In fact, if you’re in a social group that you really care about or are excited by, doing a favor feels like an opportunity. Not because then you’ll be owed a specific favor in the future, but because it shows that you’re invested. Like, if I pick up the whole check in a gathering of several friends, that could mean one of a few things:
- I want to show off that I can afford it;I want to help my friends out of a sense of altruism;I want to demonstrate the feeling that the value of these friendships to me is so much greater than the cost of a group dinner, that the question of who pays is of no consequence, and it might as well be me.
As a human being, I am not immune to the first two motivations. But I think the third is the good one, and I wish more people in my life occupied its frame of mind. I get a weird feeling when someone wants to Venmo me $7 for the specific coffee I picked up for them. Like, if we’re tracking things at that level of granularity, the total value of the relationship can’t be that high; conversely, if the value of the relationship is high enough, small dollar amounts (or other small favors) should simply be a rounding error.

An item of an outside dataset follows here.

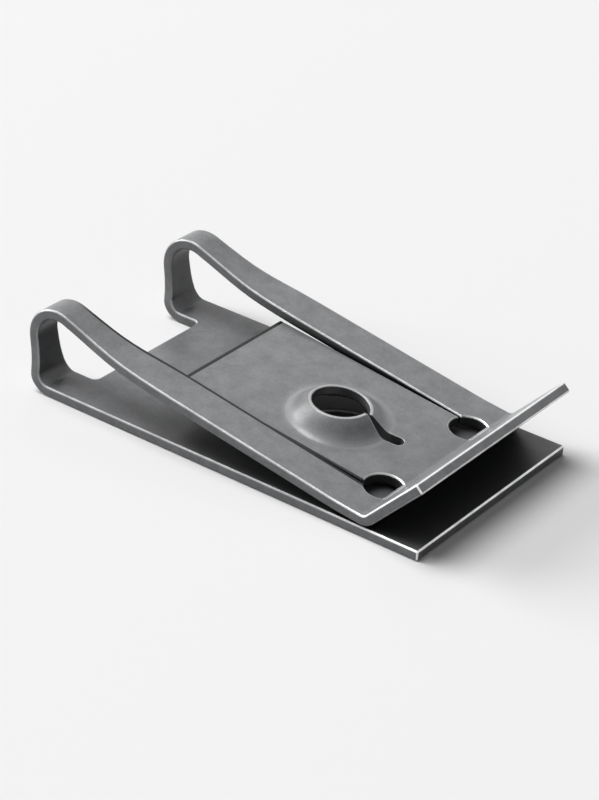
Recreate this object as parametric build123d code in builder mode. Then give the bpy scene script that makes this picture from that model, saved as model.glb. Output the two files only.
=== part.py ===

I don’t actually think that scrupulous debt-settlers see things that way. In fact, I’m sure they don’t. Expediently settling debts is a deep instinct in many people, and I think the most common motivation for splitting small checks isn’t miserliness, but rather a desire to keep money out of the social equation. I respect that. But, paradoxically, it feels like leaving money on the table. We could be establishing trust and dispensing with mental friction, and all it would cost is $7!
So, next time you’re eating with friends and you can afford it, consider just paying for the whole thing. And if some bigshot buddy of yours offers the same to you, take them up on it! A dense lattice of debt is a cheap way to bond, and sometimes a rehearsal for greater opportunities.
- ^
It’s of course way more complicated than this in real life, but a digression into leverage or using company valuations as collateral to secure liquidity or whatever isn’t really what I’m after, in this post.